E’ una storia infinita quella che riguarda i Washington Redskins e chi vorrebbe che il nome della squadra di football americano della capitale statunitense cambiasse.
Il club trasse spunto dall’allenatore William "Lone Star" Dietz che vantava origini Sioux.
Fu in suo onore che nel 1933 i Boston Braves assunsero il nome di Redskins, che fu mantenuto anche quando la squadra si trasferì a Washington.
Una prima causa, per cambiare nome alla squadra, fu intentata nel 1992 e si chiuse senza risultato nel 2009.
Negli anni successivi varie organizzazioni e gruppi, tra cui l’American Indian Movement organizzarono massicce proteste, per lo più in occasione di partite della compagine, come avvenuto nel 1994 durante il match contro i Buffalo Bills.
Proteste che sono proseguite fino ad oggi, intensificandosi nell’ultime stagioni, in cui dei comitati di rappresentanza dei nativi americani si sono presentati ad ogni appuntamento sportivo della squadra.
La più importante a Minneapolis, nello scorso novembre, che ricevette l’approvazione dell’allora sindaco della città R.T. Rybak.
Ma in realtà le prime polemiche risalgono già agli anni 70.
I Redskins sono sempre stati oggetto di una “venerazione quasi religiosa”, scrive Rich Lowry sul New York Post, che ricorda che da 70 anni c’e un inno di “guerra”, “Hail the Redskins”, con tanto di banda e di “Redskinnettes”, le cheerleaders, o ragazze in maschera che sfilano prima delle partite.
POLEMICHE
Nello scorso febbraio(2013) Robert Holden, vice direttore del National Congress Of American Indians, commentò duramente per l’ennesima volta: “Non vogliamo questi onori”.
I Redskins si sono sempre opposti a scegliere una nuova denominazione e un sondaggio del 2002 fra i nativi americani ha riscontrato che la maggioranza non si sente insultata dal nome della squadra.
La traduzione italiana di Redskins è pellerossa, e questo termine, secondo chi ha spedito la missiva, rappresenta una sorta di insulto razzista per i nativi americani.
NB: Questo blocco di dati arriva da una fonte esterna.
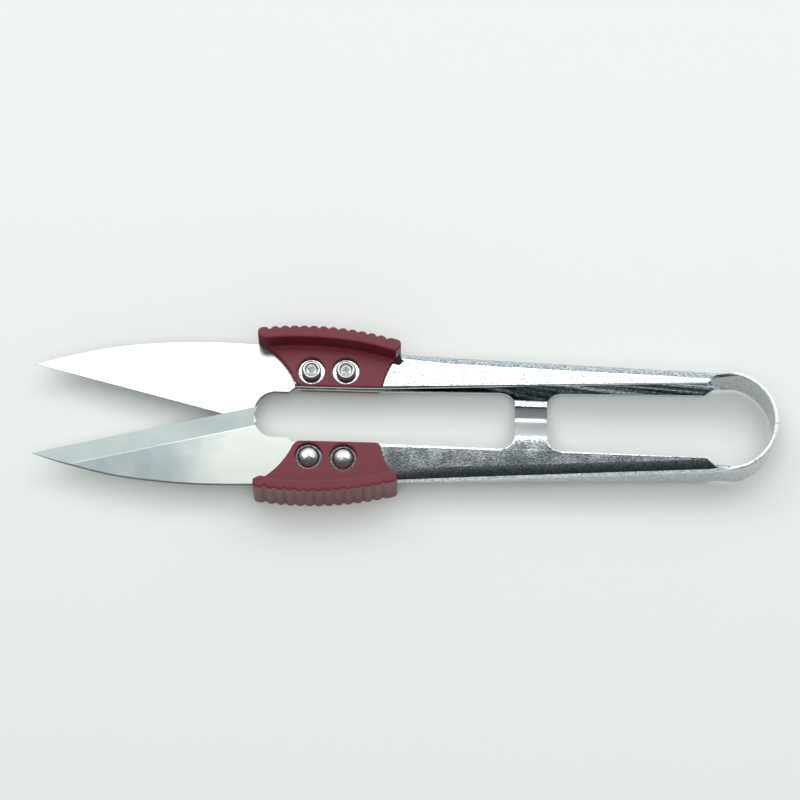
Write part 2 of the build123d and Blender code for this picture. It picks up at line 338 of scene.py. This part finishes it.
def sheared_steel(name, dark, bright, burrs):
    """A cut edge of sheet: satin, with dark burrs where the noise rises above a share of its range."""
    n = Nodes(name)
    plain = n.coordinates()
    burr = n.remap(n.noise(plain, 1.6, 4.0, 0.6), burrs, burrs + 0.06, 0, 1)
    n.set(n.shader, "Base Color", n.mix(burr, bright, dark))
    n.set(n.shader, "Metallic", 1.0)
    n.set(n.shader, "Roughness", 0.34)
    n.set(n.shader, "Normal", n.bump(n.noise(plain, 6.0, 3.0), 0.004))
    return n.material


def grip_plastic():
    """Moulded maroon plastic with a satin skin: faint flow marks, fine grain and paler worn spots."""
    n = Nodes("grip_plastic")
    plain = n.coordinates()
    cloud = n.noise(plain, 0.3, 4.0)
    grain = n.noise(plain, 9.0, 3.0, 0.6)
    colour = n.mix(n.remap(cloud, 0.3, 0.7, 0, 1), srgb(103, 30, 43), srgb(112, 38, 52))
    swirl = n.bump(n.noise(plain, 0.8, 3.0), 0.006)
    skin = n.bump(grain, 0.0018, under=swirl)
    n.set(n.shader, "Base Color", colour)
    n.set(n.shader, "Roughness", n.remap(cloud, 0.3, 0.7, 0.36, 0.46))
    n.set(n.shader, "Specular IOR Level", 0.5)
    n.set(n.shader, "Normal", skin)
    return n.material


def rivet_metal():
    """Satin headed rivet metal, lightly dented by the riveting tool."""
    n = Nodes("rivet_metal")
    plain = n.coordinates()
    cloud = n.noise(plain, 1.3, 4.0)
    dents = n.bump(n.noise(plain, 1.5, 2.0), 0.03)
    grain = n.bump(n.noise(plain, 11.0, 2.0), 0.0018, under=dents)
    n.set(n.shader, "Base Color", n.mix(cloud, srgb(228, 229, 227), srgb(248, 248, 246)))
    n.set(n.shader, "Metallic", 1.0)
    n.set(n.shader, "Roughness", n.remap(cloud, 0.3, 0.7, 0.28, 0.38))
    n.set(n.shader, "Normal", grain)
    return n.material


def floor_paper():
    """Matt pale paper, a little darker towards the front."""
    n = Nodes("floor_paper")
    plain = n.coordinates()
    y = n.add("ShaderNodeSeparateXYZ", {"Vector": plain}).outputs["Y"]
    n.set(n.shader, "Base Color", n.mix(n.remap(y, -60, 40, 0, 1), srgb(222, 226, 224), srgb(232, 234, 230)))
    n.set(n.shader, "Roughness", 0.8)
    n.set(n.shader, "Specular IOR Level", 0.2)
    return n.material


# ---------------------------------------------------------------- strip


def outer_y(x):
    return REAR_Y + LEAN * (REAR_X - x)


def taper(x):
    """0 before the knee, then rising steadily to 1 where the arm is tallest, with a rounded knee."""
    run = x - KNEE_X
    return max(0.0, (run + math.sqrt(run * run + KNEE_ROUND**2)) / 2) / (TALL_X - KNEE_X)


def edge_height(x, top):
    front = FRONT_TOP if top else -FRONT_BOTTOM
    return front + taper(x) * (TALL_HALF_HEIGHT - front)


def bend_radius(x):
    """The bends open out as the channel grows taller."""
    return min(LARGEST_BEND, BEND_SHARE * (edge_height(x, True) + edge_height(x, False)))


def flange_y(x):
    share = max(0.0, (x - FLANGE_BREAK_X) / (CHAMFER_X - FLANGE_BREAK_X))
    return FLANGE_FRONT_Y + share * (FLANGE_REAR_Y - FLANGE_FRONT_Y)


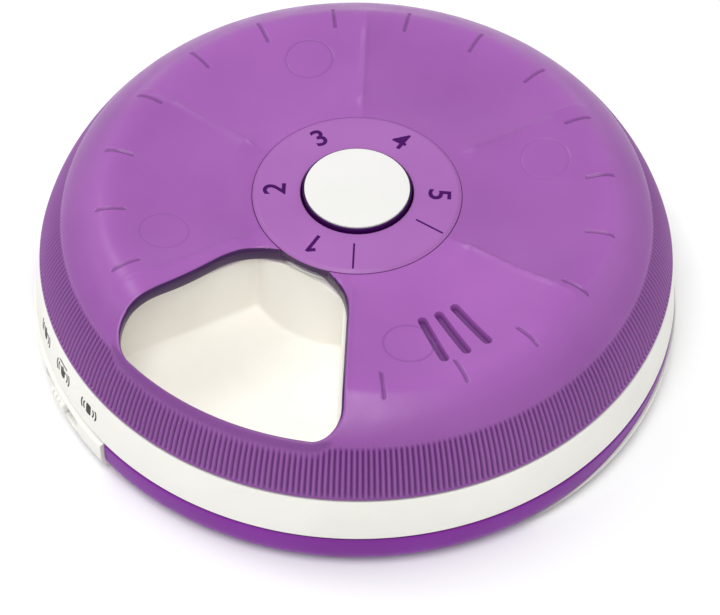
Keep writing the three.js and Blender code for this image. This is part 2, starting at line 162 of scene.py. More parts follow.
def mesh_of(points, faces):
    """Mesh from points in millimetres; coincident points are welded and the faces turned outward."""
    mesh = bpy.data.meshes.new("solid")
    mesh.from_pydata((np.asarray(points, float) * MM).tolist(), [], faces)
    work = bmesh.new()
    work.from_mesh(mesh)
    bmesh.ops.remove_doubles(work, verts=work.verts, dist=1e-6)
    bmesh.ops.dissolve_degenerate(work, edges=work.edges, dist=1e-7)
    bmesh.ops.recalc_face_normals(work, faces=work.faces)
    work.to_mesh(mesh)
    work.free()
    return mesh


def grid_faces(rows, columns, wrap_rows=True, wrap_columns=True):
    """Quads between points stored row by row."""
    faces = []
    for i in range(rows if wrap_rows else rows - 1):
        for j in range(columns if wrap_columns else columns - 1):
            a, b = i * columns, ((i + 1) % rows) * columns
            k = (j + 1) % columns
            faces.append((a + j, a + k, b + k, b + j))
    return faces


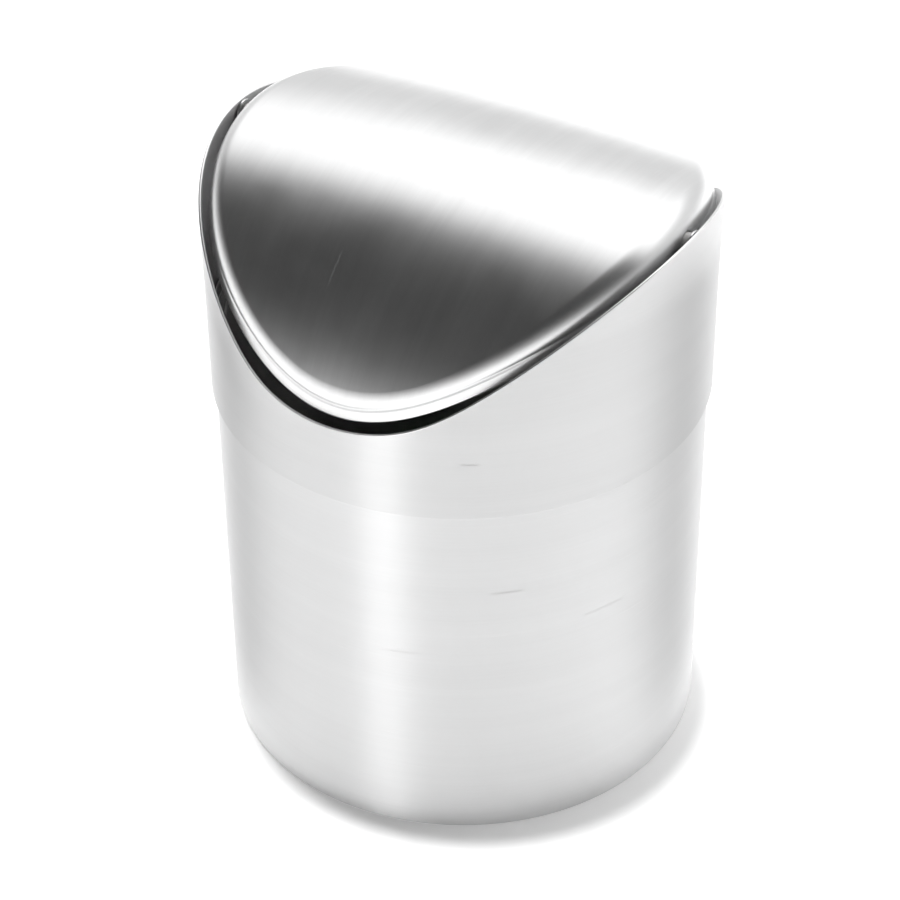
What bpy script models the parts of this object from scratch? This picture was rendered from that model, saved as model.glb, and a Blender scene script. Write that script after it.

Ad Agosto 2013, David Plotz su Slate, spiegava che quello sarebbe stato l’ultimo articolo scritto da lui con il nome dei Washington Redskins ancora completo.
”Cambiate nome, non dovete offendere i nativi americani”.
E’ il senso della lettera che 10 membri del Congresso degli Stati Uniti inviarono lo scorso anno ai Washington Redskins.
La lettera è stata spedita a Daniel Snyder, presidente della squadra, allo sponsor principale del team, al presidente della NFL Roger Goodell e alle altre 31 franchigie della lega.
Recentemente, in un’intervista a Usa Today, Snyder ha chiarito che non ha nessuna intenzione di modificare il nome del club: "Non lo cambieremo mai, è semplice. MAI. Potete scriverlo tutto a lettere maiuscole".
La dirigenza della franchigia non vuole affatto privarsi di quel nome perchè dietro c’è una storia secolare, iniziata nel 1933 a Boston, città da cui poi la squadra sarebbe migrata a Washington quattro anni dopo. All’epoca si chiamavano "Braves", i coraggiosi, ma il proprietario George Preston Marshall propose di passare appunto al termine "Redskins" per rifarsi al coraggio e allo spirito fiero dei nativi americani. L’intento, ovviamente, non era insultare quelle popolazioni, bensì esaltarne le virtù guerriere.
Quel nome, poi, rappresentava anche un omaggio a William Dietz, che di lì a poco sarebbe diventato head coach della squadra: ex giocatore, Dietz rivendicava orgogliosamente le sue origini Sioux (anche se secondo qualcuno era un bianco che si fingeva indiano).